# [Do this]
Quote the listing below word for word, stopping after the line that contains "border_w = 1.1; // [0.6:0.05:2]".

★ ★ ★

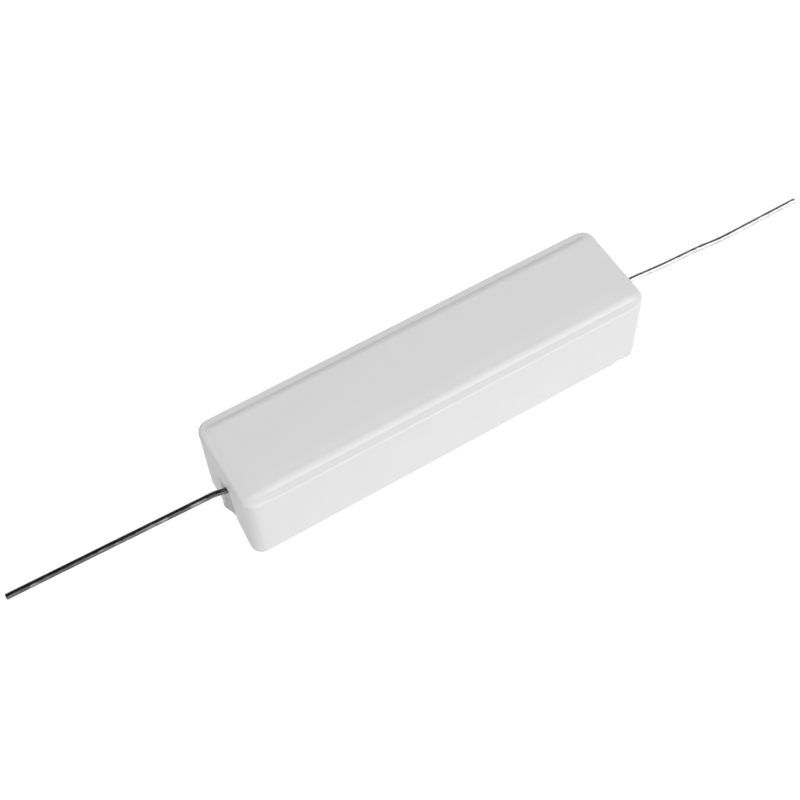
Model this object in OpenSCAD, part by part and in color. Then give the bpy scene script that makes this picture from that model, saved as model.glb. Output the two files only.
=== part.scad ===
// White ceramic power resistor with a solid wire lead out of each end.
// The trough stands on its rim, with the cement inside it facing down. +X runs along the leads.

/* [Ceramic case] */
// Length of the case
case_l = 60; // [45:1:90]
// Width of the case
case_w = 14.3; // [12:0.1:20]
// Height of the case, with its raised panel
case_h = 13; // [12.5:0.1:18]
// Thickness of the long walls
side_wall = 1.6; // [1:0.1:2.2]
// Thickness of the end walls
end_wall = 2; // [1:0.1:4]
// Thickness of the closed top, with its raised panel
top_wall = 1.8; // [1.2:0.1:2.3]
// Radius of the upright outer corners
corner_r = 1.8; // [0.8:0.1:3]
// Radius of the upright corners inside the trough
cavity_r = 0.8; // [0.3:0.1:2]
// Rounding of the rim's outer edge
rim_r = 0.25; // [0.1:0.05:0.5]
// Rounding of the edge where the walls meet the shoulder
shoulder_r = 0.25; // [0.1:0.05:0.5]

/* [Raised panel] */
// Width of the shoulder around the panel
shoulder_w = 1; // [0.5:0.05:1.5]
// How far the shoulder slopes down towards the walls
shoulder_drop = 0.25; // [0.05:0.05:0.4]
// Height of the panel above the top of the shoulder
panel_rise = 0.45; // [0.2:0.05:0.8]
// Width of the panel's rounded border
border_w = 1.1; // [0.6:0.05:2]

/* [Lead notches] */
// Width of the notch in each end wall
notch_w = 2.6; // [1.4:0.1:4]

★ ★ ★

# [The answer]
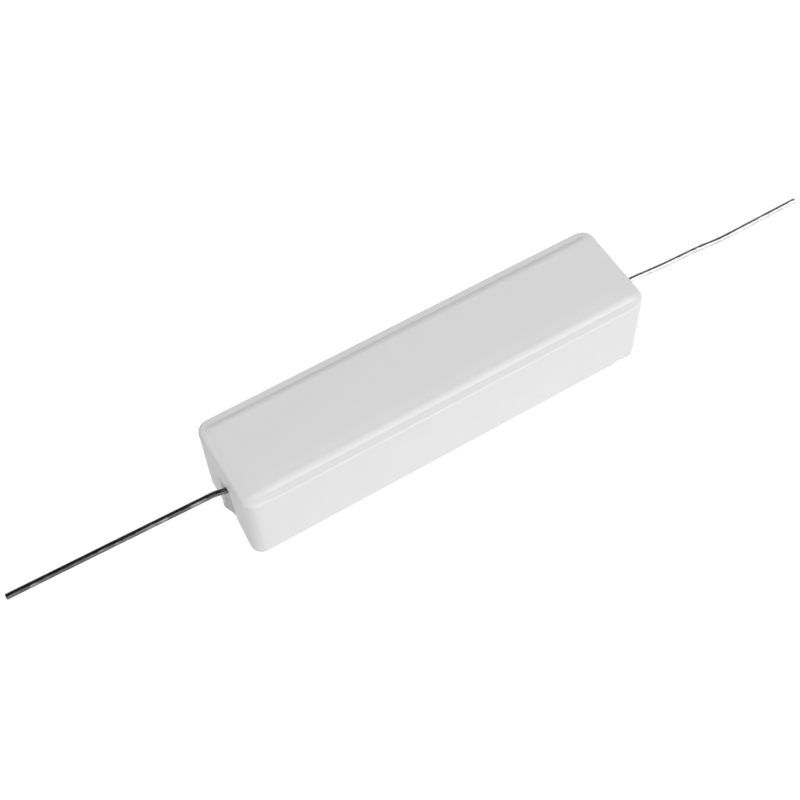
Model this object in OpenSCAD, part by part and in color. Then give the bpy scene script that makes this picture from that model, saved as model.glb. Output the two files only.
=== part.scad ===
// White ceramic power resistor with a solid wire lead out of each end.
// The trough stands on its rim, with the cement inside it facing down. +X runs along the leads.

/* [Ceramic case] */
// Length of the case
case_l = 60; // [45:1:90]
// Width of the case
case_w = 14.3; // [12:0.1:20]
// Height of the case, with its raised panel
case_h = 13; // [12.5:0.1:18]
// Thickness of the long walls
side_wall = 1.6; // [1:0.1:2.2]
// Thickness of the end walls
end_wall = 2; // [1:0.1:4]
// Thickness of the closed top, with its raised panel
top_wall = 1.8; // [1.2:0.1:2.3]
// Radius of the upright outer corners
corner_r = 1.8; // [0.8:0.1:3]
// Radius of the upright corners inside the trough
cavity_r = 0.8; // [0.3:0.1:2]
// Rounding of the rim's outer edge
rim_r = 0.25; // [0.1:0.05:0.5]
// Rounding of the edge where the walls meet the shoulder
shoulder_r = 0.25; // [0.1:0.05:0.5]

/* [Raised panel] */
// Width of the shoulder around the panel
shoulder_w = 1; // [0.5:0.05:1.5]
// How far the shoulder slopes down towards the walls
shoulder_drop = 0.25; // [0.05:0.05:0.4]
// Height of the panel above the top of the shoulder
panel_rise = 0.45; // [0.2:0.05:0.8]
// Width of the panel's rounded border
border_w = 1.1; // [0.6:0.05:2]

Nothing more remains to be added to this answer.